On October 16, 1997, petitioner’s counsel filed a motion seeking clarification and/or final disposition of the appeal but respondent Court of Appeals merely noted the same as it was in the nature of a second motion for reconsideration, which is a prohibited pleading.[10]

On November 6, 1997, the Resolution dated July 17, 1997 became final and executory and entry of judgment was accordingly made on December 16, 1997.[11] Hence, the instant petition.

It is petitioner’s contention now that respondent Court of Appeals committed grave abuse of discretion amounting to lack or in excess of jurisdiction in dismissing his appeal for failing to pay docket fees and thus gave premium to the technical requirements, rather than resolving the case on substantial merits.

Petitioner also maintains that Entry of Judgment could not have been made by the Court of Appeals in the absence of any categorical declaration that his appeal has indeed been abandoned and dismissed. The contention is anchored on the apparent permissive tenor of respondent Court of Appeals’ resolution dated July 17, 1997 which declared that "x x x, the appeal may be declared abandoned and dismissed for appellant’s failure to pay the required docket fee x x x". [Italics supplied.]

After careful consideration of the petition, the comments of private respondents, and the manifestation in lieu of reply by petitioner, we find the foregoing contentions of petitioner bereft of merit. On the contrary, respondent Court of Appeals was very explicit when it denied petitioner’s motion for reconsideration with motion for extension to file brief, in its Resolution dated September 24, 1997, in this wise:
"Considering the explanations submitted in appellant’s motion for reconsideration with motion for extension of time to file his brief, and appellees’ Opposition thereto, appellant’s motion for reconsideration is hereby DENIED."[12]
No other conclusion could be deduced from the aforecited pronouncement, in our view, except that petitioner’s prayer to be allowed to pay the docket fees, file his brief, and proceed with his appeal was being denied by respondent appellate court, categorically. The appeal had obviously been dismissed already as of July 17, 1997 and this dismissal was confirmed by the September 24, 1997 resolution. Thus, respondent court merely noted petitioner’s subsequent motion for clarification and/or final disposition of his appeal considering that the same is a prohibited pleading under Sec. 3, Rule 9 of the Revised Internal Rules of the Court of Appeals. No doubt respondent Court of Appeals acted justifiably in merely noting said motion.

Also without merit, in our view, is petitioner’s plea for a liberal treatment by the said court, rather than a strict adherence to the technical rules, in order to promote substantial justice.
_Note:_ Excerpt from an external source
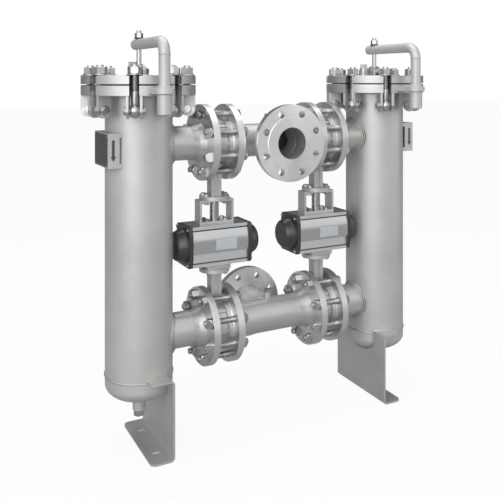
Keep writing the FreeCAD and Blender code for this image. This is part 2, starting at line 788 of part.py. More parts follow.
def end_cap_outline():
    """The end cap's plate: a rectangle whose corners are cut towards the barrel."""
    top = "actuator_height / 2"
    return both_sides([
        ("actuator_pad", top), ("actuator_half_depth", "end_cap_shoulder"),
        ("actuator_half_depth", "-end_cap_shoulder"), ("actuator_pad", f"-({top})")])


def make_actuator():
    """An extruded housing with a bore for two pistons, and a domed cap on either end."""
    middle = (VALVE, "0", "actuator_middle")
    housing = cut(
        put(plate(actuator_outline(), "actuator_length", "YZ_Plane"), middle),
        cylinder("cylinder_radius", "actuator_length",
                 (f"{VALVE} - actuator_length / 2", "0", "actuator_middle"), TO_X),
        cylinder("pinion_shaft + shaft_play", "actuator_height", (VALVE, "0", "actuator_bottom")))
    pair("actuator_body", housing)
    caps = []
    for turn, sign in ((TO_X, "+"), (TO_MINUS_X, "-")):
        face = f"{VALVE} {sign} actuator_length / 2"
        base = put(plate(end_cap_outline(), "end_cap_plate", "YZ_Plane"),
                   (f"{face} {sign} end_cap_plate / 2", "0", "actuator_middle"))
        bell = turned([
            ("0", "0"), ("end_cap_dome", "0"), ("end_cap_dome", "end_cap_plate + end_cap_edge"),
            ("end_cap_face + end_cap_edge", "end_cap_length - end_cap_edge"),
            ("end_cap_face", "end_cap_length"), ("0", "end_cap_length")])
        cavity = turned([
            ("0", "0"), ("cylinder_radius", "0"), ("cylinder_radius", "end_cap_plate + end_cap_edge"),
            ("end_cap_face - end_cap_wall", "end_cap_length - end_cap_wall"),
            ("0", "end_cap_length - end_cap_wall")])
        at = (face, "0", "actuator_middle")
        caps.append(cut(fuse(base, put(bell, at, turn)), put(cavity, at, turn)))
    both("end_caps", group(*caps))


def patterned(first, tooth, length, set_pattern):
    """A padded outline that carries a padded tooth, repeated by a pattern."""
    body = doc.addObject("PartDesign::Body", "toothed")
    pads = []
    for outline in (first, tooth):
        sketch = add_outline(body, outline, "XY_Plane")
        pad = body.newObject("PartDesign::Pad", "pad")
        pad.Profile = sketch
        pad.SideType = "Symmetric"
        pad.setExpression("Length", named(length))
        pads.append(pad)
        doc.recompute()
    kind = set_pattern[0]
    pattern = body.newObject(kind, "pattern")
    pattern.Originals = [pads[1]]
    set_pattern[1](pattern, pads[1].Profile[0])
    body.Tip = pattern
    return body


def half_tooth_angle(radius):
    """Half the angle that a pinion tooth takes up at a radius, along its involute flank."""
    turn_angle = f"acos(base_radius / ({radius}))"
    roll = f"(tan({turn_angle}) * 180 / pi - {turn_angle} / 1 deg)"
    start = "(tan(pressure_angle) * 180 / pi - pressure_angle)"
    play = "tooth_backlash / (4 * pitch_radius) * 180 / pi"
    return f"(90 / pinion_teeth - {play} + {start} - {roll})"


def make_pinion():
    """The actuator's shaft, with its pinion and the coupling for the upper stem."""
    root = "(pitch_radius - tooth_dedendum)"
    tip = "(pitch_radius + tooth_addendum)"
    flank = [(root, half_tooth_angle("base_radius")), ("base_radius", half_tooth_angle("base_radius")),
             ("pitch_radius", half_tooth_angle("pitch_radius")), (tip, half_tooth_angle(tip))]
    right = [(f"{radius} * sin({angle})", f"{radius} * cos({angle})") for radius, angle in flank]
    left = [(f"-{across}", up) for across, up in reversed(right)]
    inner = f"{root} / 2"
    tooth = [("0", inner), *right, *left]
    hub = [(f"{root} * cos({15 * step})", f"{root} * sin({15 * step})") for step in range(24)]

    def all_round(pattern, sketch):
        pattern.Axis = (sketch, ["N_Axis"])
        pattern.Angle = 360
        pattern.Occurrences = int(value("pinion_teeth"))

    gear = put(patterned(hub, tooth, "pinion_height", ("PartDesign::PolarPattern", all_round)),
               (VALVE, "0", "actuator_middle"), about_z(180 / value("pinion_teeth")))
    shaft = fuse(
        gear,
        cylinder("pinion_shaft", "coupling_bottom - actuator_bottom - shaft_play",
                 (VALVE, "0", "actuator_bottom + shaft_play")),
        cylinder("coupling_radius", "coupling_length", (VALVE, "0", "coupling_bottom")))
    pair("pinion", cut(
        shaft,
        cylinder("stem_radius", "stem_head", (VALVE, "0", "actuator_bottom")),
        cylinder("stem_radius", "stem_head",
                 (VALVE, "0", "coupling_bottom + coupling_length - stem_head"))))


def make_piston(name, turn):
    """A piston with its rack, which runs past the pinion on one side."""
    half = "(tooth_pitch / 4 - tooth_backlash / 4)"
    root = "pitch_radius + tooth_dedendum"
    tip = "pitch_radius - tooth_addendum"
    slope = "tan(pressure_angle)"
    teeth_outer = 7
    teeth_inner = 5
    first = f"-{teeth_outer} * tooth_pitch"
    bar = [("-piston_start", root), ("rack_reach", root),
           ("rack_reach", "rack_back"), ("-piston_start", "rack_back")]
    tooth = [(f"{first} - {half} + tooth_addendum * {slope}", tip),
             (f"{first} + {half} - tooth_addendum * {slope}", tip),
             (f"{first} + {half} + tooth_dedendum * {slope}", root),
             (f"{first} + {half}", "rack_back"), (f"{first} - {half}", "rack_back"),
             (f"{first} - {half} - tooth_dedendum * {slope}", root)]

    def along(pattern, sketch):
        pattern.Direction = (sketch, ["H_Axis"])
        pattern.Occurrences = teeth_outer + teeth_inner + 1
        pattern.setExpression("Length", named(f"{teeth_outer + teeth_inner} * tooth_pitch"))

    rack = patterned(bar, tooth, "rack_height", ("PartDesign::LinearPattern", along))
    head = cylinder("cylinder_radius - piston_play", "piston_length",
                    ("-piston_start - piston_length", "0", "0"), TO_X)
    pair("piston_" + name, put(fuse(head, rack), (VALVE, "0", "actuator_middle"), turn))


def make_yoke():
    """A four-sided frame that carries the upper valve over the actuator, and the lower adaptor."""
    low = ("-yoke_width / 2", "-yoke_depth / 2", "0")
    frame = cut(
        box("yoke_width", "yoke_depth", "yoke_height", low),
        box("yoke_width - 2 * yoke_plate", "yoke_depth", "yoke_height - 2 * yoke_plate",
            ("-yoke_width / 2 + yoke_plate", "-yoke_depth / 2", "yoke_plate")),
        cylinder("pinion_shaft + shaft_play", "yoke_height", ORIGIN))
    pair("yoke", put(frame, (VALVE, "0", "actuator_top")))
    adaptor = cut(
        box("adaptor_width", "adaptor_width", "adaptor_thickness",
            (f"{VALVE} - adaptor_width / 2", "-adaptor_width / 2", "adaptor_bottom")),
        cylinder("stem_radius + stem_play", "adaptor_thickness", (VALVE, "0", "adaptor_bottom")))
    both("adaptor_plates", adaptor)


def make_bracket():
    """A channel bent from plate: its foot and top lie outward, and the shell passes through it."""
    near = "-vessel_offset + bracket_web"
    far = f"{near} - bracket_depth"
    channel = plate([
        (far, "0"), (f"{near} - bracket_bend", "0"), (near, "bracket_bend"),
        (near, "bracket_height - bracket_bend"), (f"{near} - bracket_bend", "bracket_height"),
        (far, "bracket_height"), (far, "bracket_height - bracket_plate"),
        (f"{near} - bracket_bend", "bracket_height - bracket_plate"),
        (f"{near} - bracket_plate", "bracket_height - bracket_bend"),
        (f"{near} - bracket_plate", "bracket_bend"),
        (f"{near} - bracket_bend", "bracket_plate"), (far, "bracket_plate")],
        "2 * bracket_half_width", "XZ_Plane")
    corners = []
    for side, start in (("-", "-bracket_half_width"), ("+", "bracket_half_width - bracket_corner")):
        middle = f"{side}(bracket_half_width - bracket_corner)"
        corners.append(cut(
            box("bracket_corner", "bracket_corner", "bracket_height", (far, start, "0")),
            cylinder("bracket_corner", "bracket_height", (f"{far} + bracket_corner", middle, "0"))))
    slots = []
    for side in ("-", "+"):
        half = "foot_slot_length / 2 - foot_slot_radius"
        x = "-vessel_offset + foot_slot_x"
        slots.append(box(f"2 * ({half})", "2 * foot_slot_radius", "bracket_plate",
                         (f"{x} - ({half})", f"{side}foot_slot_y - foot_slot_radius", "0")))
        for end in ("-", "+"):
            slots.append(cylinder("foot_slot_radius", "bracket_plate",
                                  (f"{x} {end} ({half})", f"{side}foot_slot_y", "0")))
    pair("support_bracket", cut(channel, shell_outside(), *corners, *slots))


def make_plugs():
    """Hexagon plugs in the two drains and in the boss on each tee."""
    def plug(flats, height, thread, at, turn):
        return put(fuse(
            hexagon(flats, height, ORIGIN),
            cylinder(thread, "plug_thread", ("0", "0", "-plug_thread"))), at, turn)

    drain = plug("drain_plug_flats", "drain_plug_height", "drain_bore",
                 (VESSEL, "0", "cap_bottom - drain_length"), UPSIDE_DOWN)
    tees = [plug("boss_plug_flats", "boss_plug_height", "boss_bore",
                 ("0", "0", f"{level} + boss_top"), UPRIGHT) for level in ("lower_line", "upper_line")]
    node("pipe_plugs", group(drain, mirror(drain), *tees))


def make_carrier():
    """A bracket of bent sheet on the shell's outer side, with a bare plate on its face."""
    face = "-vessel_offset - carrier_reach"
    inner = f"{face} + carrier_sheet"
    half = "carrier_half_width"
    strip = put(plate([
        (face, f"-{half}"), ("-vessel_offset", f"-{half}"), ("-vessel_offset", f"-{half} + carrier_sheet"),
        (inner, f"-{half} + carrier_sheet"), (inner, f"{half} - carrier_sheet"),
        ("-vessel_offset", f"{half} - carrier_sheet"), ("-vessel_offset", half), (face, half)],
        "carrier_height"), ("0", "0", "carrier_bottom + carrier_height / 2"))
    reach = "sqrt(shell_radius ^ 2 - carrier_half_width ^ 2)"
    window = box("carrier_window + shell_radius", "2 * carrier_half_width",
                 "carrier_height - 2 * carrier_tab",
                 (f"-vessel_offset - {reach} - carrier_window", f"-{half}", "carrier_bottom + carrier_tab"))
    both("plate_carriers", cut(
        strip, cylinder("shell_radius", "flange_seat", (VESSEL, "0", "0")), window))
    both("name_plates", box(
        "plate_thickness", f"2 * ({half} - plate_margin)", "carrier_height - 2 * plate_margin",
        (f"{face} - plate_thickness", f"-{half} + plate_margin", "carrier_bottom + plate_margin")))


make_vessel()
make_cover()
make_gasket()
make_bolt_lugs()
make_swing_bolts()
make_basket()
make_davit()
make_nozzles()
make_tee("upper_tee", "upper_line", "-")
make_tee("lower_tee", "lower_line", "")
make_studs()
make_valves()
make_actuator()
make_pinion()
make_piston("outer", UPRIGHT)
make_piston("inner", about_z(180))
make_yoke()
make_bracket()
make_plugs()
make_carrier()
doc.recompute()

failed = [item.Name for item in doc.Objects if "Invalid" in item.State or "Error" in item.State]
if failed:
    raise RuntimeError(f"objects that failed: {failed}")
for name, item in nodes.items():
    if item.Shape.isNull() or not item.Shape.isValid():
        raise RuntimeError(f"{name} has no valid shape")

os.makedirs("parts", exist_ok=True)
for name, item in nodes.items():
    item.Shape.exportStep(f"parts/{name}.step")
    print(name, len(item.Shape.Solids), "solids", round(item.Shape.Volume), "mm3")
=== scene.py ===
# %% [markdown]
# Dressing a duplex strainer.
#
# The object is a pair of upright filter vessels, joined by two flanged pipe lines.
# Its shapes come from the CAD model. This script adds what the eye expects of welded
# and blasted stainless steel: soft edges, weld beads, real nuts, threads and finishes.

# %% Load the frame
import bmesh
import bpy
import json
import math
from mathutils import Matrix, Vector


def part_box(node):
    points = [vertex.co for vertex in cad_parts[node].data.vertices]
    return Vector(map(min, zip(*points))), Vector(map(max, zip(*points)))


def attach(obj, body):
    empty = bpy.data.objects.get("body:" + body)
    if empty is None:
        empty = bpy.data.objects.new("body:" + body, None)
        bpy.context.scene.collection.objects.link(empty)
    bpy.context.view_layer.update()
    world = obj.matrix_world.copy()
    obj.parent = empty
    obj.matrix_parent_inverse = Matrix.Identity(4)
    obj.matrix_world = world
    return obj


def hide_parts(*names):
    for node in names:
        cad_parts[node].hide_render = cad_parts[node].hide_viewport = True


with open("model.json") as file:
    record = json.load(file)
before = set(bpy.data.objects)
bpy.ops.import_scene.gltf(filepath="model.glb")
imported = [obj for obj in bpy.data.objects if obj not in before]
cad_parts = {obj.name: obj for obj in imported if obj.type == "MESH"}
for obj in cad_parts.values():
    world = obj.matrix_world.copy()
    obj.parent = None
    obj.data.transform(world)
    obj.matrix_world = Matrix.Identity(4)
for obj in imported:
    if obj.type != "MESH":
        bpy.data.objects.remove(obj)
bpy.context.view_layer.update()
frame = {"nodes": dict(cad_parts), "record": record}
nodes = frame["nodes"]

# %% [markdown]
# The photographer stood to the left of the object, at the height of its covers, and kept
# the camera level. Upright edges then stay upright. A level camera that still looks at the
# feet needs its lens shifted downwards, as on an architect's camera. The three lengths below
# are in pixels of the picture: its side, the focal length and the horizon under its top.

# %% The camera
PICTURE = 500
FOCAL_LENGTH = 689.5
HORIZON = 78.4
lens = bpy.data.cameras.new("camera")
lens.sensor_width = 36
lens.lens = 36 * FOCAL_LENGTH / PICTURE
lens.shift_y = -(PICTURE / 2 - HORIZON) / PICTURE
camera = bpy.data.objects.new("camera", lens)
camera.location = (-0.9092, -1.6676, 0.9195)
camera.rotation_euler = (math.radians(90), 0, math.radians(-27.19))
bpy.context.collection.objects.link(camera)
scene = bpy.context.scene
scene.camera = camera
scene.view_settings.view_transform = "Standard"
print("lens", round(lens.lens, 1), "mm, shift", round(lens.shift_y, 3))

# %% [markdown]
# Blasted steel shows no sharp reflections, only a slow change from light to dark across
# each cylinder. Large soft lamps make that change: a broad one from the left, a weaker one
# from the right and one above. The metal also mirrors the studio itself, which is brightest
# at the front left and falls off all round, so that both edges of a cylinder turn darker.

# %% The lamps
def add_lamp(name, place, target, size, power):
    lamp = bpy.data.lights.new(name, "AREA")
    lamp.shape = "DISK"
    lamp.size = size
    lamp.energy = power
    lamp_object = bpy.data.objects.new(name, lamp)
    lamp_object.location = place
    aim = Vector(target) - Vector(place)
    lamp_object.rotation_euler = aim.to_track_quat("-Z", "Y").to_euler()
    bpy.context.collection.objects.link(lamp_object)


add_lamp("broad_lamp", (-2.4, -2.6, 1.7), (0, 0, 0.6), 4.2, 58)
add_lamp("side_lamp", (2.6, -1.4, 1.2), (0.2, 0, 0.5), 2.0, 8)
add_lamp("top_lamp", (0.2, 0.4, 3.0), (0, 0, 0.8), 3.0, 34)
print("lamps", len(bpy.data.lights))

# %% [markdown]
# The studio is a sphere of light without a picture. Its strength at a point depends only on
# the angle to the brightest side, so it is a dot product of two directions, spread over a
# smooth step. The camera itself sees plain white instead, through the Is Camera Ray switch.
# Two helpers add nodes and link them, here and in every later tree.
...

For it has consistently been held that payment in full of docket fees within the prescribed period is mandatory. As this Court has firmly declared in Rodillas vs. Commission on Elections,[13] such payment is an essential requirement before the court could acquire jurisdiction over a case:
"The payment of the full amount of the docket fee is an indispensable step for the perfection of an appeal (Dorego v. Perez, 22 SCRA 8 [1968]; Bello v. Fernandez, 4 SCRA 135 [1962]). In both original and appellate cases, the court acquires jurisdiction over the case only upon the payment of the prescribed docket fees as held in Acda v. Minister of Labor, 119 SCRA 306 (1982). The requirement of an appeal fee is by no means a mere technicality of law or procedure. It is an essential requirement without which the decision appealed from would become final and executory as if no appeal was filed at all. The right to appeal is merely a statutory privilege and may be exercised only in the manner prescribed by, and in accordance with, the provision of the law."

Thus, Rule 50 of the Revised Rules of Court provides that:

"Section 1. Grounds for dismissal of appeal.-An appeal may be dismissed by the Court of Appeals, on its own motion or on that of the appellee, on the following grounds.

x x x         x x x          x x x

(c) Failure of the appellant to pay the docket and other lawful fees as provided in Section 5 of Rule 40 and Section 4 of Rule 41;

x x x        x x x           x x x."
As previously discussed, we took notice of the fact that petitioner's appeal with respondent court was considered abandoned and dismissed per Resolution dated July 17, 1997, and the subsequent move to reconsider denied on September 24, 1997. These resolution have become final and executory on November 6, 1997 and Entry of Judgment was made on December 16, 1997. Thus, filing a special civil action for certiorari under Rule 65 of the Rules of Court cannot be used as a substitute for the lost remedy of appeal, the exception of which is not applicable in this particular case.[14]

Given the circumstances in this case, and considering precedents as well as prevailing rules, we find petitioner’s claim that respondent appellate court gravely abused its discretion in issuing the assailed resolutions, could not prosper. The resultant dismissal of his appeal is well justified.

WHEREFORE, the petition is hereby DISMISSED.


Davide, Jr., (Chairman), Bellosillo, Vitug, and Panganiban, JJ., concur.

[1] Rollo, p. 29.

[2] Rollo, p. 31.

[3] Rollo, p. 33.

[4] Rollo, p. 26.

[5] Docketed as Civil Case No. Q-90-7336.

[6] Decision of the RTC dated September 16, 1996, Rollo, p. 34.

[7] Rollo, p. 105.

[8] Rollo, p. 106.

[9] Rollo, p. 136.

[10] Rollo, p. 33.

[11] Rollo, p. 26.

[12] Rollo, p. 31.

[13] 245 SCRA 702, 705-706 (1995).

[14] Peo. Vs. Court of Appeals, 199 SCRA 539, 547; Sy vs. Romero, 247 SCRA 187, 193.